Of course, leaders from any sphere - politics, business, sport or others - often grapple with how they are portrayed in the press. The public image is often at odds with how they behave - for good or ill - when the microphones are switched off and the cameras have pivoted elsewhere. That's where strategists and advisors like Shrum earn their fee: shaping a positive image with the target demographics in the electorate, regardless of pundits' praise or scorn. Easy to say, hard to do.
Take another of Shrum's candidates, former Vice President Al Gore. “He is highly intelligent, spontaneous and funny, and gave an acceptance speech in 2000 which moved the polls somewhere between 12 and 16 points,” says Shrum.
“Yet the stereotype was that he was a stiff, and the press loved promoting that stereotype. At times he could be stiff, but that's because he was so deeply into substance - it's not who he was as a person. The press really does play a huge role in creating these images of people. That doesn't mean you can't break out of them - as Gore did at the Democratic Convention - but it's real, and it can be a real problem.”

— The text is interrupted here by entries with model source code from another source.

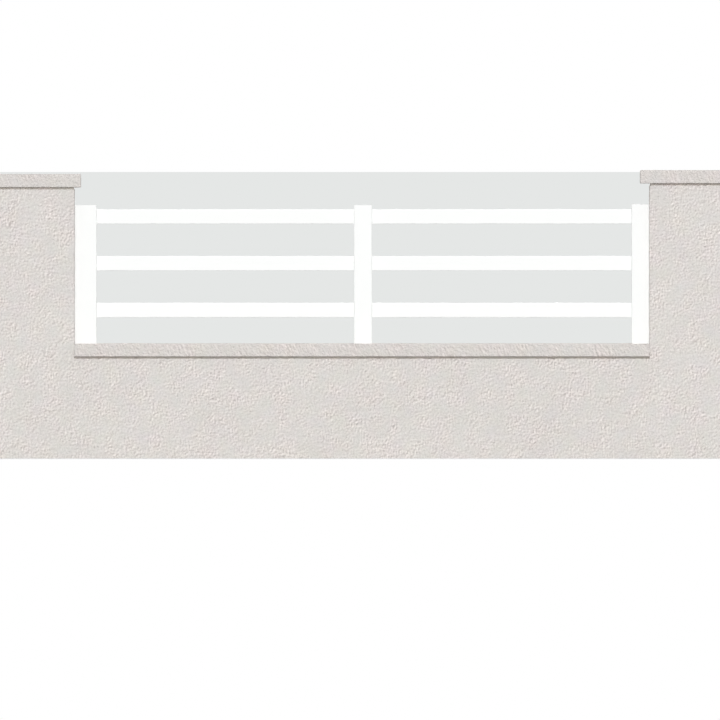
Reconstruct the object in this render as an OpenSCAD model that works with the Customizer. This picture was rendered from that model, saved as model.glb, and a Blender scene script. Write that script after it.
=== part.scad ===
// Slatted garden fence in two bays, set on a low rendered wall between two higher end walls.
// Millimetres, +Z up. X runs along the fence and the front faces -Y.
// The origin is on the ground, under the middle of the opening between the end walls.

/* [Wall] */
// Thickness of the rendered walls, front to back
wall_t = 224; // [160:1:320]
// Height of the low wall, up to its mortar bed
low_wall_h = 559; // [400:1:620]
// Height of the left end wall, up to its mortar bed
left_wall_h = 1507; // [1480:1:2000]
// Height of the right end wall, up to its mortar bed
right_wall_h = 1529; // [1480:1:2000]
// Length of each end wall along the fence
end_wall_l = 450; // [300:1:1200]

/* [Copings] */
// Thickness of a coping at its crown
coping_t = 74; // [60:1:90]
// Fall of a coping's top from the crown to each long edge
coping_fall = 6; // [2:1:12]
// How far a coping stands out past the wall's front and back
coping_overhang = 20; // [18:1:40]
// How far the left coping reaches past its wall, over the fence and at the free end
left_end_overhang = 36; // [20:1:60]
// How far the right coping reaches past its wall, over the fence
right_end_overhang = 52; // [20:1:60]
// Radius of the half-round drip groove under an overhang
drip_r = 4; // [2:0.5:5]
// Thickness of the mortar bed under a coping
bed_t = 12; // [8:1:15]
// How far the bed is raked back from the wall's front and back
bed_rake = 6; // [5:1:25]
// How far the bed is raked back from the end of an end wall
bed_end_rake = 3; // [1:1:10]

/* [Posts] */
// Width of the middle and right posts along the fence
post_w = 100; // [90:1:120]
// Width of the wider post against the left end wall
left_post_w = 124; // [90:1:140]
// Depth of every post, front to back
post_d = 100; // [80:1:120]
// Wall thickness of a post
post_wall = 4; // [3:0.5:5]
// Corner radius of a post
post_r = 4; // [3:0.5:9]
// Height of the left and middle posts over the top slat, with their caps
post_head = 23; // [22:1:90]
// Height of the right post over the top slat, with its cap
right_post_head = 28; // [22:1:90]
// Depth of the post socket, under the crown of the low coping
socket_depth = 200; // [120:1:350]
// Thickness of a post cap's plate
cap_t = 4; // [3:0.5:4.5]
// Width of the chamfer round the top of a cap
cap_chamfer = 1.5; // [0.5:0.5:2]
// Depth of the cap's skirt inside the post
cap_skirt = 16; // [8:1:16]

/* [Slats] */
// Clear width of the left bay, between posts
left_bay_w = 1443; // [800:1:2000]
// Clear width of the right bay, between posts
right_bay_w = 1455; // [800:1:2000]
// Height of a slat
slat_h = 82; // [60:1:90]
// Thickness of a slat, front to back
slat_t = 32; // [28:1:50]
// Wall thickness of a slat
slat_wall = 2.5; // [2:0.5:3.5]
// Corner radius of a slat
slat_r = 3; // [3:0.5:8]
// Clear gap between the low coping and the bottom slat
first_gap = 145; // [60:1:180]
// Clear gap between one slat and the next
slat_gap = 180; // [100:1:200]
// Length of slat inside each post
slat_grip = 30; // [15:1:40]
// Play at each side of a slat in its mortise, and twice this over it
mortise_play = 0.5; // [0.25:0.25:1]

/* [Hidden] */
$fn = 48;
post_names = ["left_post", "middle_post", "right_post"];
bay_names = ["left_bay", "right_bay"];
level_names = ["bottom_slat", "middle_slat", "top_slat"];

render_colour = "#dbd8d3";
coping_colour = "#d9d4cf";
mortar_colour = "#9b968f";
white_plastic = "#f6f7f6";

opening_w = left_post_w + left_bay_w + post_w + right_bay_w + post_w;
wall_face_x = opening_w / 2;
wall_end_x = wall_face_x + end_wall_l;
crown_z = low_wall_h + bed_t + coping_t;
socket_z = crown_z - socket_depth;
drip_y = (wall_t + coping_overhang) / 2;
slat_pitch = slat_h + slat_gap;
slat_bottoms = [for (level = [0 : 2]) crown_z + first_gap + level * slat_pitch];
post_tops = [for (head = [post_head, post_head, right_post_head]) slat_bottoms[2] + slat_h + head];

post_widths = [left_post_w, post_w, post_w];
bay_widths = [left_bay_w, right_bay_w];
bay_starts = [-wall_face_x + left_post_w, wall_face_x - post_w - right_bay_w];
post_starts = [-wall_face_x, bay_starts[1] - post_w, wall_face_x - post_w];
cap_play = 0.3;
skirt_wall = 2;
overlap = 1;

// Rectangle with its lower left corner at the origin and true arcs at its corners
module rounded_rectangle(w, h, r) {
    translate([r, 0]) square([w - 2 * r, h]);
    if (r > 0) {
        translate([0, r]) square([w, h - 2 * r]);
        for (x = [r, w - r], y = [r, h - r]) translate([x, y]) circle(r);
    }
}

// Block from x_from to x_to, centred on the wall's thickness
module block(x_from, x_to, depth, z_from, z_to) {
    translate([x_from, -depth / 2, z_from]) cube([x_to - x_from, depth, z_to - z_from]);
}

// Sweeps a profile drawn in Y and Z along X
module along_fence(x_from, x_to) {
    translate([x_from, 0, 0]) rotate([90, 0, 90]) linear_extrude(x_to - x_from) children();
}

// Plan of one post, drawn in by a margin all round
module post_plan(i, margin) {
    translate([post_starts[i] + margin, margin - post_d / 2]) rounded_rectangle(
        post_widths[i] - 2 * margin, post_d - 2 * margin, max(post_r - margin, 0));
}

// The holes that the posts stand in, up to the given height
module post_sockets(z_top) {
    translate([0, 0, socket_z]) linear_extrude(z_top - socket_z)
        for (i = [0 : 2]) post_plan(i, 0);
}

module end_wall(x_from, height) {
    color(render_colour) block(x_from, x_from + end_wall_l, wall_t, 0, height);
}

module low_wall() {
    color(render_colour) difference() {
        block(-wall_face_x, wall_face_x, wall_t, 0, low_wall_h);
        post_sockets(low_wall_h + overlap);
    }
}

// Mortar bed over an end wall, raked back on all four sides
module end_bed(x_from, z) {
    color(mortar_colour) block(
        x_from + bed_end_rake, x_from + end_wall_l - bed_end_rake, wall_t - 2 * bed_rake, z, z + bed_t);
}

module low_bed() {
    color(mortar_colour) difference() {
        block(-wall_face_x, wall_face_x, wall_t - 2 * bed_rake, low_wall_h, low_wall_h + bed_t);
        post_sockets(low_wall_h + bed_t + overlap);
    }
}

// Coping with its crown over the middle of the wall and a fall to both long edges
module coping(x_from, x_to, z) {
    half = wall_t / 2 + coping_overhang;
    edge = coping_t - coping_fall;
    translate([0, 0, z]) along_fence(x_from, x_to)
        polygon([[-half, 0], [half, 0], [half, edge], [0, coping_t], [-half, edge]]);
}

// Half-round drip grooves under the front and back overhangs
module long_drips(x_from, x_to, z) {
    for (side = [-1, 1])
        translate([x_from, side * drip_y, z]) rotate([0, 90, 0]) cylinder(h = x_to - x_from, r = drip_r);
}

// Half-round drip groove under the overhang at one end
module end_drip(x, z) {
    translate([x, drip_y, z]) rotate([90, 0, 0]) cylinder(h = 2 * drip_y, r = drip_r);
}

// Coping of an end wall: its grooves make a ring under the overhang
module end_coping(x_from, x_to, z) {
    first_drip = x_from + coping_overhang / 2;
    last_drip = x_to - coping_overhang / 2;
    color(coping_colour) difference() {
        coping(x_from, x_to, z);
        long_drips(first_drip, last_drip, z);
        end_drip(first_drip, z);
        end_drip(last_drip, z);
    }
}

module low_coping() {
    z = low_wall_h + bed_t;
    color(coping_colour) difference() {
        coping(-wall_face_x, wall_face_x, z);
        long_drips(-wall_face_x - overlap, wall_face_x + overlap, z);
        post_sockets(crown_z + overlap);
    }
}

// Section of a slat: two chambers with a web between them
module slat_section() {
    chamber_h = (slat_h - 3 * slat_wall) / 2;
    difference() {
        translate([-slat_t / 2, 0]) rounded_rectangle(slat_t, slat_h, slat_r);
        for (level = [0, 1])
            translate([slat_wall - slat_t / 2, slat_wall + level * (chamber_h + slat_wall)])
                rounded_rectangle(slat_t - 2 * slat_wall, chamber_h, max(slat_r - slat_wall, 0));
    }
}

// Outline of the mortise that a slat passes through: the slat rests on its sill
module mortise_section() {
    translate([-slat_t / 2 - mortise_play, 0]) rounded_rectangle(
        slat_t + 2 * mortise_play, slat_h + 2 * mortise_play, slat_r + mortise_play);
}

// Three mortises, one over the other, routed through one side wall of a post
module mortises(x_from) {
    for (z = slat_bottoms)
        translate([0, 0, z]) along_fence(x_from - overlap, x_from + post_wall + overlap) mortise_section();
}

// Hollow post, mortised on each side that a bay meets
module post(i) {
    color(white_plastic) difference() {
        translate([0, 0, socket_z]) linear_extrude(post_tops[i] - cap_t - socket_z) difference() {
            post_plan(i, 0);
            post_plan(i, post_wall);
        }
        if (i > 0) mortises(post_starts[i]);
        if (i < 2) mortises(post_starts[i] + post_widths[i] - post_wall);
    }
}

// Push-in cap: a chamfered plate flush with the post's sides, over a hollow skirt
module post_cap(i) {
    plate_z = post_tops[i] - cap_t;
    skirt_margin = post_wall + cap_play;
    color(white_plastic) union() {
        translate([0, 0, plate_z]) hull() {
            linear_extrude(cap_t - cap_chamfer) post_plan(i, 0, $fn = 32);
            linear_extrude(cap_t) post_plan(i, cap_chamfer, $fn = 32);
        }
        translate([0, 0, plate_z - cap_skirt]) linear_extrude(cap_skirt + overlap) difference() {
            post_plan(i, skirt_margin);
            post_plan(i, skirt_margin + skirt_wall);
        }
    }
}

// Slat of one bay, gripped by the posts at both ends
module slat(bay, level) {
    color(white_plastic) translate([0, 0, slat_bottoms[level]])
        along_fence(bay_starts[bay] - slat_grip, bay_starts[bay] + bay_widths[bay] + slat_grip)
            slat_section();
}

end_wall(-wall_end_x, left_wall_h);  // left_end_wall
low_wall();
end_wall(wall_face_x, right_wall_h);  // right_end_wall
end_bed(-wall_end_x, left_wall_h);  // left_coping_bed
low_bed();  // low_coping_bed
end_bed(wall_face_x, right_wall_h);  // right_coping_bed
end_coping(-wall_end_x - left_end_overhang, -wall_face_x + left_end_overhang, left_wall_h + bed_t);  // left_coping
low_coping();
end_coping(wall_face_x - right_end_overhang, wall_end_x + left_end_overhang, right_wall_h + bed_t);  // right_coping
for (i = [0 : 2]) {
    post(i);
    post_cap(i);
}
for (bay = [0, 1], level = [0 : 2])
    slat(bay, level);
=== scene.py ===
import math

import bpy
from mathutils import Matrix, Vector


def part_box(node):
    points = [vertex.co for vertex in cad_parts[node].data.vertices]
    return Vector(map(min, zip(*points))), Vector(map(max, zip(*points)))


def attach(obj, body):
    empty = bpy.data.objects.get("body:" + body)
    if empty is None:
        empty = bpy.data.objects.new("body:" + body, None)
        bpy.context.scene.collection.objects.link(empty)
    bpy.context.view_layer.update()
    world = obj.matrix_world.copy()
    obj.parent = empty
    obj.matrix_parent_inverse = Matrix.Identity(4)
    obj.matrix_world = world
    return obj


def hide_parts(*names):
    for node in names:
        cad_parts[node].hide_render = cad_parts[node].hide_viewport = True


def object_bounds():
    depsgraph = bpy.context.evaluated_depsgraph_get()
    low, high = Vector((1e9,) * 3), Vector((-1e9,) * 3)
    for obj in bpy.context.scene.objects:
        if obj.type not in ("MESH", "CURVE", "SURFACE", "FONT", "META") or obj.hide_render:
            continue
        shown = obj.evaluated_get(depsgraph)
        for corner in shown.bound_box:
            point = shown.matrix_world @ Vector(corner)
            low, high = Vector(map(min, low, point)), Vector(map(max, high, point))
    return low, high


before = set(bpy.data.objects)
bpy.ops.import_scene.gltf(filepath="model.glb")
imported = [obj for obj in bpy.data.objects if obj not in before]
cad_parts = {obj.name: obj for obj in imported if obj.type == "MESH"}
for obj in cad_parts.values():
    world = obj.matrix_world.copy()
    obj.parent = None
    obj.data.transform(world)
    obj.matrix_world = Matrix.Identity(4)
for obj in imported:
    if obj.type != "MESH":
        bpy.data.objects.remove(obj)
cad_low, cad_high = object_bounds()
scene = bpy.context.scene
scene.view_settings.view_transform = "Standard"

# Rendered walls. The real ones are hollow concrete blocks with about 12 mm of cement and sand render on
# every face, dragged with a float while wet, so the sand stands up in short slanting strokes. The coat is
# one skin over all three walls: where the low wall runs into an end wall no joint shows.
# The darker colour is painted shade on one side of each grain; the paler one is partly painted highlight.
WALL_COLOUR, WALL_PAINTED_SHADE_COLOUR = "#faf5f1", "#c4beba"
WALL_ARRIS = 0.003
END_WALL_PITCH = (0.005, 0.005, 0.005)
# The low wall shows only its front and back, so its mesh is coarser through its thickness.
LOW_WALL_PITCH = (0.005, 0.016, 0.005)
WALL_SLANT = math.radians(55)
WALL_RELIEF = 0.007
WALL_STROKE = (0.020, 0.012, 0.012)
# Sand is under 2 mm and too fine to show, so these strokes are drawn about five times as coarse.
WALL_FINE_RELIEF = 0.0075
WALL_FINE_STROKE = (0.0125, 0.009, 0.009)
WALL_GRIT = (0.0125, 0.0085, 0.0085)
# Which way from each grain its painted shade lies.
WALL_PAINTED_SHADE_SHIFT = (0.0078, 0.0, -0.0078)
PAINTED_EMBOSS_CONTRAST = 0.64
PATCH_SIZE = 0.10
SMOOTHEST_PATCH, ROUGHEST_PATCH = 0.4, 1.6
NOISE_LOW, NOISE_MEAN, NOISE_HIGH = 0.35, 0.5, 0.65
# How many finer layers the noise has in the lifted skin, in the bump, in the grit and in patches.
RELIEF_DETAIL, FINE_DETAIL, GRIT_DETAIL, PATCH_DETAIL = 1.0, 1.5, 0.0, 1.0
MOTTLE_PATCH = 0.20
MOTTLE = 0.12
HUE_PATCH = 0.10
HUE_RANGE = (0.085, 0.05, 0.065)
HUE_BASE = tuple(1 - part / 2 for part in HUE_RANGE)
RENDER_ROUGHNESS, RENDER_IOR, RENDER_SPECULAR = 0.95, 1.45, 0.2
SHARP_BEND = math.radians(60)
# A point at least this share of the arris radius out from the core lies on the skin.
SKIN_SHARE = 0.99
# Over this height above a joint, the square edge turns into the rounded arris.
JOINT_BLEND = 0.02
# Joints that end below the foot of every piece, and above its top.
NEVER_JOINED, ALWAYS_JOINED = -1.0, 10.0


def linear(hex_colour):
    """An sRGB hex colour as linear RGBA."""
    channels = [int(hex_colour[i : i + 2], 16) / 255 for i in (1, 3, 5)]
    return [c / 12.92 if c <= 0.04045 else ((c + 0.055) / 1.055) ** 2.4 for c in channels] + [1.0]


def add_node(tree, kind, inputs=None, **settings):
    """A new node with its settings. An input is a value, a socket, or a node that gives its first output."""
    made = tree.nodes.new(kind)
    for name, value in settings.items():
        setattr(made, name, value)
    for key, value in (inputs or {}).items():
        if isinstance(value, bpy.types.Node):
            value = value.outputs[0]
        if isinstance(value, bpy.types.NodeSocket):
            tree.links.new(value, made.inputs[key])
        else:
            made.inputs[key].default_value = value
    return made


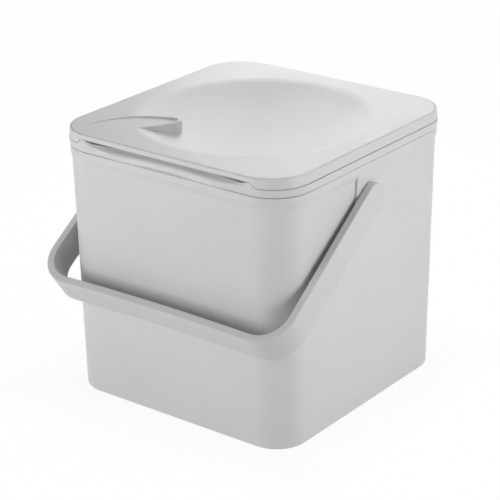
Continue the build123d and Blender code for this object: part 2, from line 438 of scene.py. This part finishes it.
def rub_marks(group):
    """Faint rub marks: short thin streaks two ways, gathered in patches."""
    socket(group, "Vector", "NodeSocketVector", "INPUT")
    socket(group, "Mask", "NodeSocketFloat", "OUTPUT")
    entry = group.nodes.new("NodeGroupInput")
    out = group.nodes.new("NodeGroupOutput")
    patches = spread(group, noise(group, entry.outputs["Vector"], *PATCH_NOISE), PATCH_RANGE, RISE)
    streaks = None
    for turn, stretch in STREAKS:
        place = group.nodes.new("ShaderNodeMapping")
        place.inputs["Rotation"].default_value = (0.0, turn / 2, turn)
        place.inputs["Scale"].default_value = stretch
        group.links.new(entry.outputs["Vector"], place.inputs["Vector"])
        thin = spread(group, noise(group, place.outputs["Vector"], *STREAK_NOISE), STREAK_RANGE, RISE)
        streaks = thin if streaks is None else math_node(group, "MAXIMUM", streaks, thin)
    group.links.new(math_node(group, "MULTIPLY", streaks, patches), out.inputs["Mask"])


def satin_grain(group):
    """Moulded plastic surface: slow mottle, a fine even grain and rub marks."""
    socket(group, "Vector", "NodeSocketVector", "INPUT")
    socket(group, "Colour", "NodeSocketColor", "INPUT", PALE_GREY)
    socket(group, "Roughness", "NodeSocketFloat", "INPUT", 0.45)
    socket(group, "Mottle", "NodeSocketFloat", "INPUT", 0.03)
    socket(group, "Grain Size", "NodeSocketFloat", "INPUT", 0.0006)
    socket(group, "Scuffs", "NodeSocketFloat", "INPUT", 0.3)
    socket(group, "Colour", "NodeSocketColor", "OUTPUT")
    socket(group, "Roughness", "NodeSocketFloat", "OUTPUT")
    socket(group, "Height", "NodeSocketFloat", "OUTPUT")
    entry = group.nodes.new("NodeGroupInput")
    out = group.nodes.new("NodeGroupOutput")
    vector = entry.outputs["Vector"]

    rubs = group.nodes.new("ShaderNodeGroup")
    rubs.node_tree = shared_group("Rub Marks", rub_marks)
    group.links.new(vector, rubs.inputs["Vector"])
    worn = math_node(group, "MULTIPLY", rubs.outputs["Mask"], entry.outputs["Scuffs"])

    # The colour drifts slowly over the surface and is a little paler where it is rubbed
    swing = spread(group, noise(group, vector, *MOTTLE_NOISE), MOTTLE_RANGE, (-1.0, 1.0))
    amount = math_node(group, "MULTIPLY_ADD", swing, entry.outputs["Mottle"], 1.0)
    amount = math_node(group, "MULTIPLY_ADD", worn, RUB_PALER, amount)
    group.links.new(scaled(group, entry.outputs["Colour"], amount), out.inputs["Colour"])

    # The roughness drifts with it and has a finer swing of its own, and a rub mark is rougher
    fine = noise(group, vector, *FINE_NOISE)
    fine = spread(group, fine, FINE_RANGE, (-FINE_ROUGHNESS, FINE_ROUGHNESS))
    rough = math_node(group, "MULTIPLY_ADD", swing, MOTTLE_ROUGHNESS, entry.outputs["Roughness"])
    rough = math_node(group, "ADD", rough, fine)
    rough = math_node(group, "MULTIPLY_ADD", worn, RUB_ROUGHER, rough)
    group.links.new(rough, out.inputs["Roughness"])

    # The grain lies lower where the surface is rubbed
    frequency = math_node(group, "DIVIDE", 1.0, entry.outputs["Grain Size"])
    grain = noise(group, vector, frequency, GRAIN_DETAIL)
    group.links.new(math_node(group, "MULTIPLY_ADD", worn, -RUB_WEAR, grain), out.inputs["Height"])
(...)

So, how do you address that? Do you seek to build relationships with the media? “Sometimes you have to go over the head of the media - which is what Gore did with his acceptance speech,” replies Shrum. “He spoke faster than he normally did, so he didn't sound like he was lecturing them. Initially the press wasn't sure it had worked until they saw the polls over the next couple of days.”
Despite his still palpable frustrations, Shrum firmly believes that little is achieved by denigrating the media - it's better to focus on staying positive than falling into a cycle of perpetual confrontation. “The one way you can't deal with them is to fight with them,” he says. “This gets you nowhere. President Trump has done it, but he has done it in a way that leaves him with an increasingly shrinking base.”
Since Shrum stepped back from election-to-election campaigning - his final joust saw him senior strategist for the narrowly defeated presidential candidate John Kerry in 2004 - the advent of social media has injected a new rhythm and transparency into contests large and small. Nowadays, candidates and elected officials use Twitter, Facebook, YouTube and so on to help them get the message out and create that often elusive positive image in the eye of the voter. Shrum - while on Twitter himself - believes that it is absolutely not the be-all and end-all. “I believe that social media is another vehicle for communication, not the central vehicle for communication,” he says.
“The Clinton-Trump campaigns of 2016 spent the vast majority of their communications budget on television advertising. Where that advertising is seen, and how it is seen, will change as the media continues to change. Because people will be able to watch what they want, when they want, there will be more internet advertising, but television advertising will still be important. In fact, I think television advertising - at least for the foreseeable future - will still play an important role in campaigns.”
As befits an accomplished wordsmith, Shrum is a fervent believer in the enduring power of speeches - even in today's age of the tweet and the ten-second soundbite. Asked why and he says it's because so many of them have shaped events, and continue to do so.
“I've seen so many of them matter,” he says. “Barack Obama's speech to the 2004 Democratic Convention made him a serious presidential contender, for example. But you have to be good at speeches. Ronald Reagan was very good at speeches. Bill Clinton could - at times - be very good at speeches. His 1998 State of the Union speech averted what could have been a rush on his presidency after the revelation of the Monica Lewinsky scandal. First, he got Democrats on their feet and then at the end found a unifying theme by talking about John Glenn and the space programme. He came out of that speech with the country approving of his conduct as president, whatever doubts they had of him as an individual.”
He is also dismissive of any suggestion that speeches should talk down to people. “This new idea that somehow or other you have to use barroom language is ridiculous,” he says. “Reagan and Kennedy, who were probably in the last half-century the two best presidential communicators, always sought to elevate people not through archaic language but in language that made people think better of themselves and think better of the country.”
So, what are his tips for budding speechwriters? What does he tell his students about crafting soaring oratory that lingers long after the echo has faded from the arena? The question is the first to prompt a pause in our conversation.
“I've always thought it very difficult to teach speechwriting,” he admits, “but there are a couple of principles that are important. The first is more reality than principle, but you have to be able to hear the person you are writing for in your mind's ear. You're not just writing words on paper like an essay - you need to able to hear how they are going to sound coming from the person you are writing for.”
The second involves knowing - really knowing - the candidate. “The best relationships between principals and speechwriters have occurred when they have worked together for a while, or they have established an instant rapport,” he says. “There needs to be an almost unspoken understanding between the two of them about what the principal should be saying.
“And thirdly, you shouldn't be asking people to do what they can't do. Some people can be extraordinarily effective at humour, but not everyone is good with what Ted Kennedy called ‘openers'. There are people who are perfectly decent, genuine, gifted people who just aren't good at it - so their speechwriters shouldn't try to force it as it won't work.”
Based in sunny Los Angeles, Shrum is quick to reject any suggestion that he may step back into the arena. “I did it for a very long time,” he points out. “My generation - the 60s generation - came to the party very early and we have stayed a very long time. I love what I'm doing now. I love living in Los Angeles, which is where I grew up, and I love the students, so I don't anticipate going anywhere else.”
Good news for his students, less good news for future candidates.